Nun erschüttert ein Skandal die Szene: Kim Kalkowski soll Verbindungen zu Neonazis unterhalten. Epizentrum des Bebens war die Nachrichtenplattform Indymedia, wo unter dem reißerischen Titel »Kein Weihnachtsfest für Kim ›Vegan Wonderland‹ Kalkowski!« scheinbar zahlreiche Belege dafür angeführt wurden, dass eine der Leitfiguren der veganen Szene Kontakte mit dem rechtsextremen Milieu unterhält. Untermauert wurde dieser Vorwurf mit Indizien, die ihrem Facebook-Account entstammen. Unter anderem handelt es sich um Fotos von verdächtigen Tattoos ihres Lebensgefährten und einiger offensichtlich rechts orientierter Personen in ihrer Freundesliste. Die Internetgemeinde trafen diese Vorwürfe unvorbereitet, doch das schmälerte nicht die ausgebrochene Hysterie: Schon wenige Stunden nach der Veröffentlichung war das Netz voller wüster Beschimpfungen und Beleidigungen, die einhergingen mit Boykottaufrufen und Drohungen. Immer ungeheuerlichere Anschuldigungen wurden erhoben: Kalkowski würde Nazis in ihren Geschäftsräumen begrüßen oder gar von einem rechten Anwalt Unterstützung erfahren.

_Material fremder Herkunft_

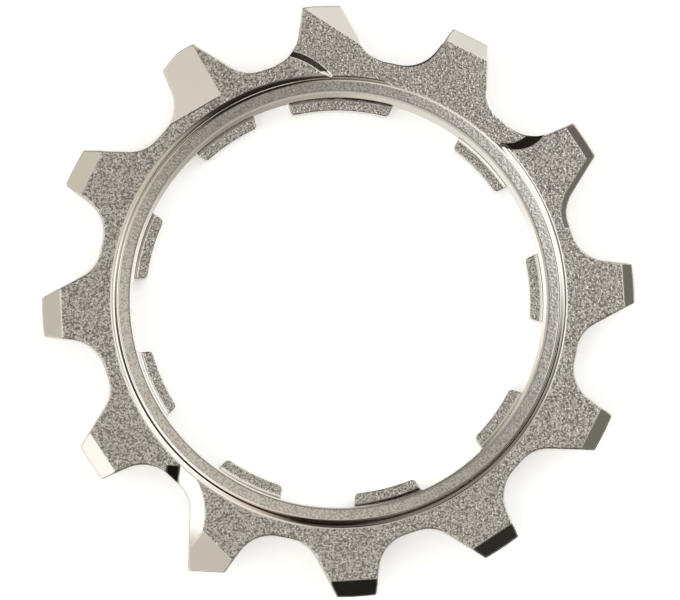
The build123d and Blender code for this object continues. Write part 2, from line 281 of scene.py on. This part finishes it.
def nickelPlatedSteel():
    values = nickelPlate
    toWorld = {"vector_type": "NORMAL", "convert_from": "OBJECT", "convert_to": "WORLD"}
    sideways, up = (1, 1, 0), (0, 0, 1)
    material = bpy.data.materials.new("nickelPlatedSteel")
    material.use_nodes = True
    tree = material.node_tree
    shader = tree.nodes["Principled BSDF"]
    shader.inputs["Metallic"].default_value = 1.0
    place = addNode(tree, "ShaderNodeTexCoord")
    spot = addNode(tree, "ShaderNodeSeparateXYZ", _0=place.outputs["Object"])
    facing = addNode(tree, "ShaderNodeSeparateXYZ", _0=place.outputs["Normal"])

    # outward direction from the axis and distance to it
    across = addNode(tree, "ShaderNodeVectorMath", {"operation": "MULTIPLY", 1: sideways},
                     _0=place.outputs["Object"])
    length = addNode(tree, "ShaderNodeVectorMath", {"operation": "LENGTH"}, _0=across.outputs[0])
    radius = length.outputs["Value"]
    outward = addNode(tree, "ShaderNodeVectorMath", {"operation": "NORMALIZE"}, _0=across.outputs[0])
    leaning = addNode(tree, "ShaderNodeVectorMath", {"operation": "DOT_PRODUCT"}, _0=place.outputs["Normal"],
                      _1=outward.outputs[0])
    lean = leaning.outputs["Value"]

    # slope of the collar at this radius, as the sine of its angle
    crown, lipFall = math.sin(math.radians(collar["crown"])), math.sin(math.radians(collar["lipSlope"]))
    topCurve = addNode(tree, "ShaderNodeMapRange", {"clamp": False, 1: collar["top"],
                       2: collar["top"] + collar["topRound"]}, _0=radius)
    rise = addNode(tree, "ShaderNodeMath", {"operation": "MAXIMUM", 1: crown}, _0=topCurve.outputs[0])
    footCurve = addNode(tree, "ShaderNodeMapRange", {"clamp": False, 1: collar["foot"],
                        2: collar["foot"] - collar["footRound"]}, _0=radius)
    lip = addNode(tree, "ShaderNodeMapRange", {"clamp": False, 1: collar["inside"], 2: collar["lip"],
                  3: -lipFall, 4: crown}, _0=radius)
    flank = addNode(tree, "ShaderNodeMath", {"operation": "MINIMUM"}, _0=rise.outputs[0],
                    _1=footCurve.outputs[0])
    sine = addNode(tree, "ShaderNodeMath", {"operation": "MINIMUM"}, _0=flank.outputs[0], _1=lip.outputs[0])
    square = addNode(tree, "ShaderNodeMath", {"operation": "MULTIPLY"}, _0=sine.outputs[0],
                     _1=sine.outputs[0])
    rest = addNode(tree, "ShaderNodeMath", {"operation": "SUBTRACT", 0: 1.0}, _1=square.outputs[0])
    cosine = addNode(tree, "ShaderNodeMath", {"operation": "SQRT"}, _0=rest.outputs[0])
    push = addNode(tree, "ShaderNodeVectorMath", {"operation": "SCALE"}, _0=outward.outputs[0],
                   Scale=sine.outputs[0])
    lift = addNode(tree, "ShaderNodeCombineXYZ", Z=cosine.outputs[0])
    profile = addNode(tree, "ShaderNodeVectorMath", {"operation": "ADD"}, _0=push.outputs[0],
                      _1=lift.outputs[0])
    turned = addNode(tree, "ShaderNodeVectorTransform", toWorld, _0=profile.outputs[0])

    # the collar is where the surface stands above the plate, within the ring, and doesn't face the axis
    inside = addNode(tree, "ShaderNodeMath", {"operation": "GREATER_THAN", 1: collar["inside"]}, _0=radius)
    within = addNode(tree, "ShaderNodeMath", {"operation": "LESS_THAN", 1: collar["foot"]}, _0=radius)
    above = addNode(tree, "ShaderNodeMath", {"operation": "GREATER_THAN", 1: collar["base"]},
                    _0=spot.outputs["Z"])
    least = addNode(tree, "ShaderNodeMapRange", {1: collar["inside"], 2: collar["top"] + collar["turn"],
                    3: collar["leastLean"][0], 4: collar["leastLean"][1]}, _0=radius)
    away = addNode(tree, "ShaderNodeMath", {"operation": "GREATER_THAN"}, _0=lean, _1=least.outputs[0])
    ring = inside.outputs[0]
    for test in (within, above, away):
        ring = addNode(tree, "ShaderNodeMath", {"operation": "MULTIPLY"}, _0=ring,
                       _1=test.outputs[0]).outputs[0]

    # the edges are shaded as if they were rounded
    rounded = addNode(tree, "ShaderNodeBevel", {"samples": 6, "Radius": values["edgeRound"]})

    # the pad's walls, found by place and slope, are shaded at their set slope
    band = addNode(tree, "ShaderNodeMath", {"operation": "COMPARE", 1: padWall["radius"][0],
                   2: padWall["radius"][1]}, _0=radius)
    layer = addNode(tree, "ShaderNodeMath", {"operation": "COMPARE", 1: padWall["height"][0],
                    2: padWall["height"][1]}, _0=spot.outputs["Z"])
    leant = addNode(tree, "ShaderNodeMath", {"operation": "COMPARE", 1: padWall["upness"][0],
                    2: padWall["upness"][1]}, _0=facing.outputs["Z"])
    coined = band.outputs[0]
    for test in (layer, leant):
        coined = addNode(tree, "ShaderNodeMath", {"operation": "MULTIPLY"}, _0=coined,
                         _1=test.outputs[0]).outputs[0]
    flat = addNode(tree, "ShaderNodeVectorMath", {"operation": "MULTIPLY", 1: sideways},
                   _0=place.outputs["Normal"])
    heading = addNode(tree, "ShaderNodeVectorMath", {"operation": "NORMALIZE"}, _0=flat.outputs[0])
    reach = addNode(tree, "ShaderNodeVectorMath", {"operation": "SCALE",
                    "Scale": math.tan(math.radians(padWall["slope"]))}, _0=heading.outputs[0])
    padSlope = addNode(tree, "ShaderNodeVectorMath", {"operation": "ADD", 1: up}, _0=reach.outputs[0])
    padNormal = addNode(tree, "ShaderNodeVectorTransform", toWorld, _0=padSlope.outputs[0])
    withPad = addNode(tree, "ShaderNodeMix", {"data_type": "VECTOR"}, _0=coined, _4=rounded.outputs[0],
                      _5=padNormal.outputs[0])

    # the bore's wall is shaded at its set slope too
    steep = addNode(tree, "ShaderNodeMath", {"operation": "LESS_THAN", 1: boreWall["lean"]}, _0=lean)
    outside = addNode(tree, "ShaderNodeMath", {"operation": "GREATER_THAN", 1: boreWall["radius"]}, _0=radius)
    bore = addNode(tree, "ShaderNodeMath", {"operation": "MULTIPLY"}, _0=steep.outputs[0],
                   _1=outside.outputs[0])
    inward = addNode(tree, "ShaderNodeVectorMath", {"operation": "SCALE",
                     "Scale": -math.tan(math.radians(boreWall["slope"]))}, _0=outward.outputs[0])
    boreSlope = addNode(tree, "ShaderNodeVectorMath", {"operation": "ADD", 1: up}, _0=inward.outputs[0])
    boreNormal = addNode(tree, "ShaderNodeVectorTransform", toWorld, _0=boreSlope.outputs[0])
    withBore = addNode(tree, "ShaderNodeMix", {"data_type": "VECTOR"}, _0=bore.outputs[0],
                       _4=withPad.outputs[1], _5=boreNormal.outputs[0])
    withCollar = addNode(tree, "ShaderNodeMix", {"data_type": "VECTOR"}, _0=ring, _4=withBore.outputs[1],
                         _5=turned.outputs[0])
    normal = addNode(tree, "ShaderNodeVectorMath", {"operation": "NORMALIZE"}, _0=withCollar.outputs[1])

    # level faces carry the grain, slopes don't
    upness = addNode(tree, "ShaderNodeMath", {"operation": "ABSOLUTE"}, _0=facing.outputs["Z"])
    level = addNode(tree, "ShaderNodeMapRange", {1: values["level"][0], 2: values["level"][1]},
                    _0=upness.outputs[0])
    calm = addNode(tree, "ShaderNodeMapRange", {3: 1.0, 4: collar["grain"]}, _0=ring)
    depth = addNode(tree, "ShaderNodeMath", {"operation": "MULTIPLY"}, _0=level.outputs[0],
                    _1=calm.outputs[0])
    roughness = addNode(tree, "ShaderNodeMapRange", {3: values["slopeRoughness"],
                        4: values["grainRoughness"]}, _0=level.outputs[0])
    tree.links.new(roughness.outputs[0], shader.inputs["Roughness"])
    grain = addNode(tree, "ShaderNodeTexNoise", {"Scale": 1 / values["grainSize"], "Detail": 1.0,
                    "Roughness": 0.5}, Vector=place.outputs["Object"])
    bump = addNode(tree, "ShaderNodeBump", {"Distance": values["grainDepth"]}, Height=grain.outputs[0],
                   Strength=depth.outputs[0], Normal=normal.outputs[0])
    tree.links.new(bump.outputs[0], shader.inputs["Normal"])

    # painted shade: the bottoms of the grit's pits are painted darker than their rims, as random noise specks
    grit = addNode(tree, "ShaderNodeTexNoise", {"Scale": 1 / values["pitSize"], "Detail": 0.0},
                   Vector=place.outputs["Object"])
    pitShade = addNode(tree, "ShaderNodeMapRange", {1: values["pitRange"][0], 2: values["pitRange"][1],
                   3: 1.0, 4: 0.0}, _0=grit.outputs[0])
    fewer = addNode(tree, "ShaderNodeMapRange", {3: 1.0, 4: collar["pitShade"]}, _0=ring)
    dark = pitShade.outputs[0]
    for share in (fewer, level):
        dark = addNode(tree, "ShaderNodeMath", {"operation": "MULTIPLY"}, _0=dark,
                       _1=share.outputs[0]).outputs[0]
    tone = addNode(tree, "ShaderNodeMix", {"data_type": "RGBA", 6: linear(values["colour"]),
                   7: linear(values["pitShadeColour"])}, _0=dark)
    tree.links.new(tone.outputs[2], shader.inputs["Base Color"])
    return material


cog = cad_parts["cog"]
plate = nickelPlatedSteel()
for slot in cog.material_slots:
    slot.material = plate
print("cog finished")

bpy.context.scene.view_settings.view_transform = "Standard"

Kurz darauf veröffentlichte die Beschuldigte dann eine erste Gegendarstellung, in der sie einigermaßen plausibel den Vorwürfen begegnete und, wichtiger noch, sich ausdrücklich von jeglichem rechten Gedankengut distanzierte. Doch die digitale Meute kannte keine Gnade, und noch in derselben Nacht wurden die bis dahin nicht ausgelebten Strafgelüste Realität: Unbekannte zerstörten das Schaufenster von Kalkowskis Geschäft »Cakes N’ Treats«.

Bis zu diesem Moment war Kim Kalkowski von den Urhebern der Vorwürfe nie die Möglichkeit eingeräumt worden, sich zum Sachverhalt zu äußern und die tatsächlich fragwürdigen Kontakte zu erklären. Außer der Musikzeitschrift Plastic Bomb machte sich auch in der linken Szene niemand die Mühe, Kalkowski persönlich mit den Vorwürfen zu konfrontieren.
Mit einem solchen Verständnis verkommt antifaschistische Recherchearbeit zur Effekthascherei, die auf reine Sensationslust setzt. Zweifellos gibt es einen berechtigten Anfangsverdacht, dass Kalkowski sich in einer Grauzone bewegt. Ihre jüngsten Ausführungen zeugen zumindest von einer grenzenlosen Naivität, vielleicht sogar einer gewissen Unbedarftheit im Hinblick auf Kontakte mit Rechten.
Dem sollte nicht mit unreflektierter Apologie begegnet werden, sondern in erster Linie mit Reflexion auf das eigene Handeln. Statt nur noch stumpfsinnig die »Teilen«-Funktion bei Facebook zu bedienen und so dem Ticketdenken Vorschub zu leisten, muss, gerade in Fällen, in denen die Quellenlage noch nicht eindeutig ist, bedacht werden, dass eine gefährliche Eigendynamik nicht ohne weiteres umkehrbar zu machen ist.